(begin)

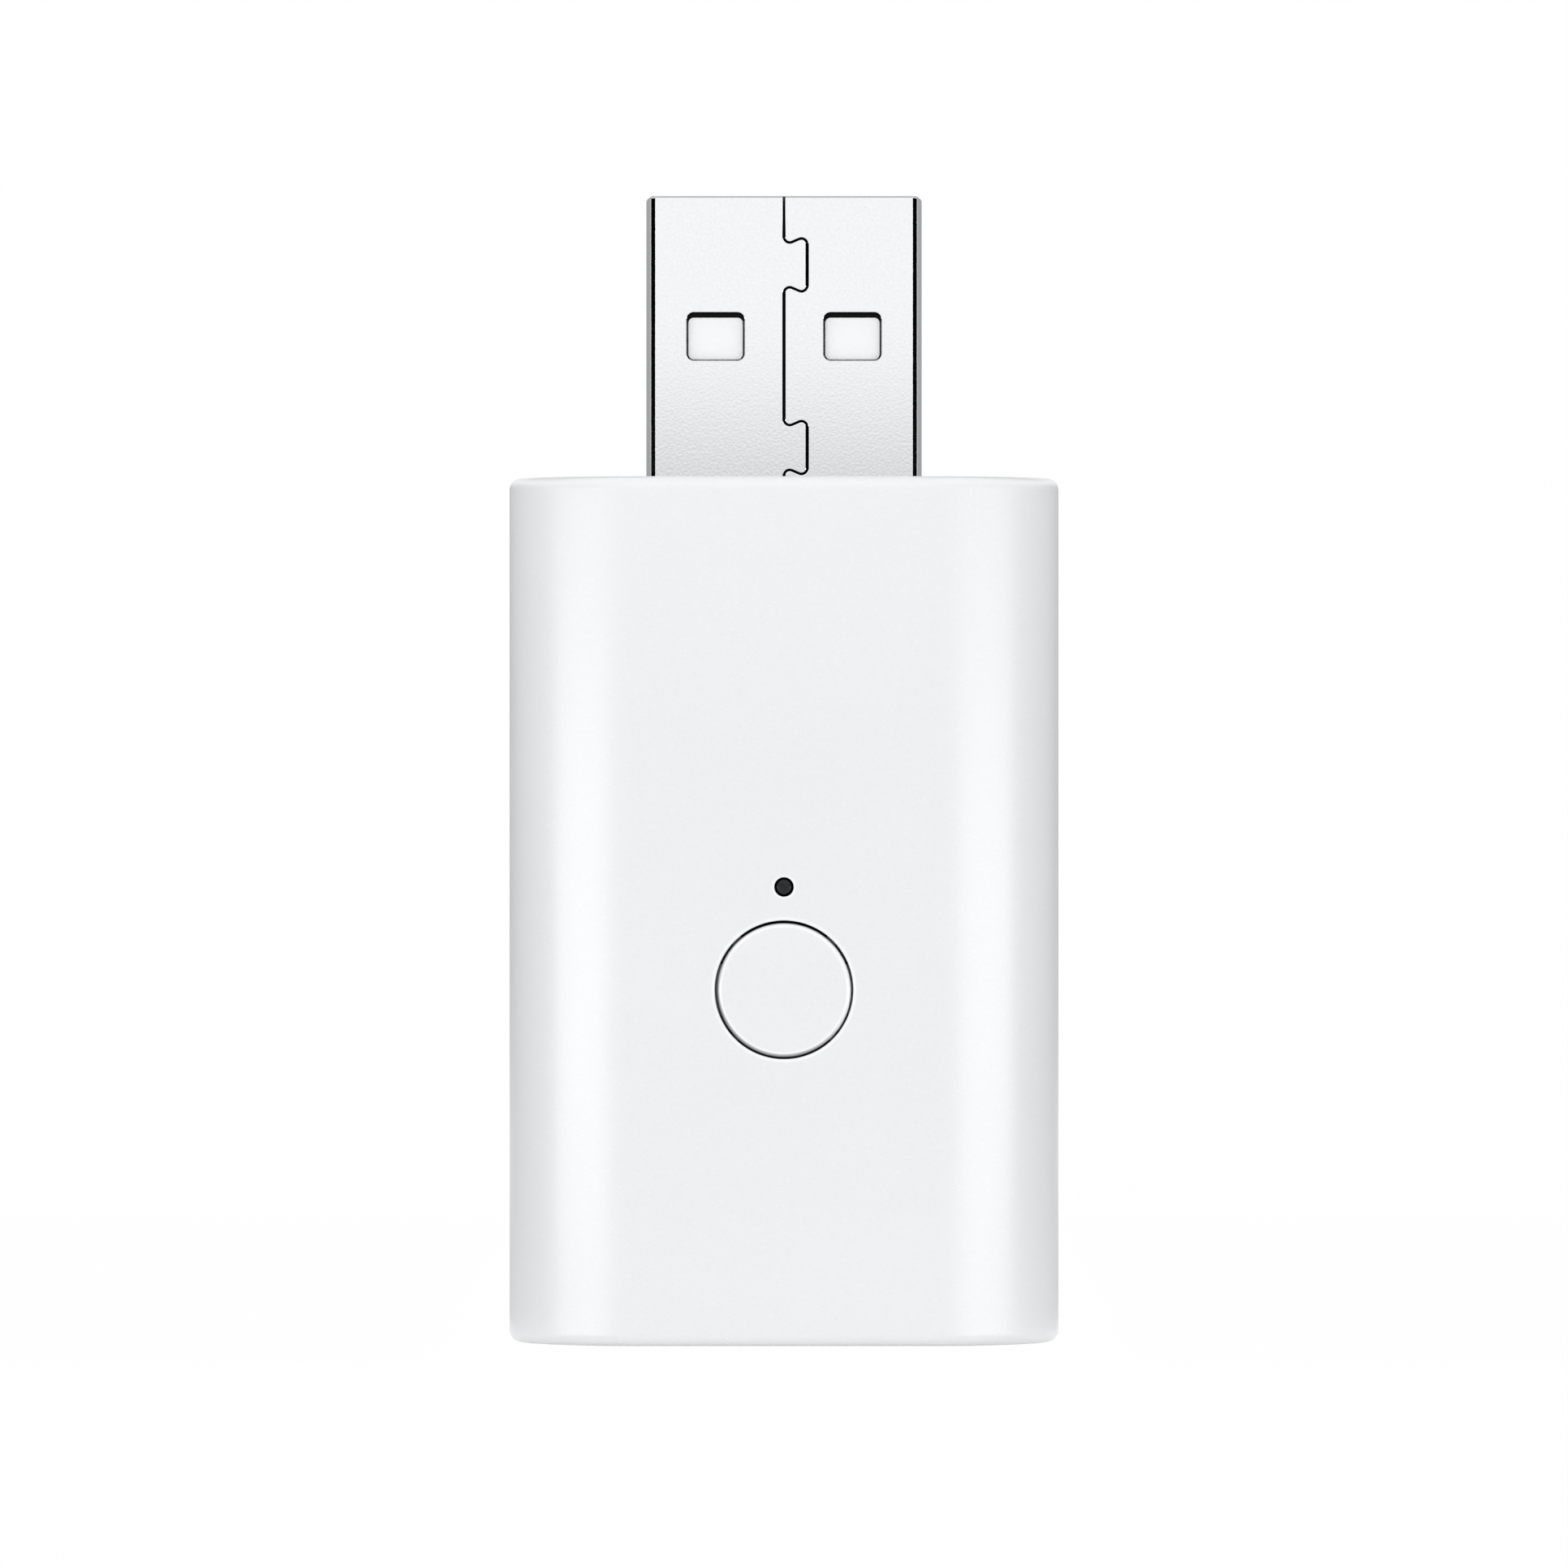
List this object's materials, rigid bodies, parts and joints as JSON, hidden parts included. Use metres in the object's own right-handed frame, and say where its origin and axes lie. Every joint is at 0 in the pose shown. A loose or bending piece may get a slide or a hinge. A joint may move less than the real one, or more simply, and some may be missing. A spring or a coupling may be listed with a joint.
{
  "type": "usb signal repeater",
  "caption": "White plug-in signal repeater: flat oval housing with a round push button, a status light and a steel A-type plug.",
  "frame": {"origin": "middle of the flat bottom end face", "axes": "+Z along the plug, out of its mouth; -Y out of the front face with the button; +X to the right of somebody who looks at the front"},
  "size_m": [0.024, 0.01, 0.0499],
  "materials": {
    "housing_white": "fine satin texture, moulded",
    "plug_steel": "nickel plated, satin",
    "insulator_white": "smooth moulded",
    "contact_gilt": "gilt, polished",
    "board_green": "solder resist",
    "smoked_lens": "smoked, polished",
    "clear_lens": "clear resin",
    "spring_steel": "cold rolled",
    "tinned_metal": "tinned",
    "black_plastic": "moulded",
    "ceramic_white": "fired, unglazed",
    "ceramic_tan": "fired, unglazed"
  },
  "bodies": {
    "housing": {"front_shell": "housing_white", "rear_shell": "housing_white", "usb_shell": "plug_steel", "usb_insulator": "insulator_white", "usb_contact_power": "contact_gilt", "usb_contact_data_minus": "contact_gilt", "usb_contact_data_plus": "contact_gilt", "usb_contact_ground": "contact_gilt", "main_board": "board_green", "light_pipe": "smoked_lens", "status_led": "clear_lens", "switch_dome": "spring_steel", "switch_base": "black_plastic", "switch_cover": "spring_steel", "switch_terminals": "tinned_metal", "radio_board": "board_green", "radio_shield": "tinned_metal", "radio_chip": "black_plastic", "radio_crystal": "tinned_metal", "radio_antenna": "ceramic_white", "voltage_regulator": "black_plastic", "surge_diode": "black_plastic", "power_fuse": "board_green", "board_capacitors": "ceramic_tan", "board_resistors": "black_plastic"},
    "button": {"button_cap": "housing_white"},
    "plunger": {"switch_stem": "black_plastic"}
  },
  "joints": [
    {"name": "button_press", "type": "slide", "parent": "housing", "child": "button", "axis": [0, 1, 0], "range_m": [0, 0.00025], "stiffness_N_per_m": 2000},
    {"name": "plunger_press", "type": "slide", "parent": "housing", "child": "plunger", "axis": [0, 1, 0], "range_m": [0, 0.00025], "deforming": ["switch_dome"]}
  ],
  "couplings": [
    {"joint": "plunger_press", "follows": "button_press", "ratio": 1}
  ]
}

(end)

## [CHALLENGE]
Pick out each line containing the string "joints" and copy it.

## [FULL SOLUTION]
List this object's materials, rigid bodies, parts and joints as JSON, hidden parts included. Use metres in the object's own right-handed frame, and say where its origin and axes lie. Every joint is at 0 in the pose shown. A loose or bending piece may get a slide or a hinge. A joint may move less than the real one, or more simply, and some may be missing. A spring or a coupling may be listed with a joint.
  "joints": [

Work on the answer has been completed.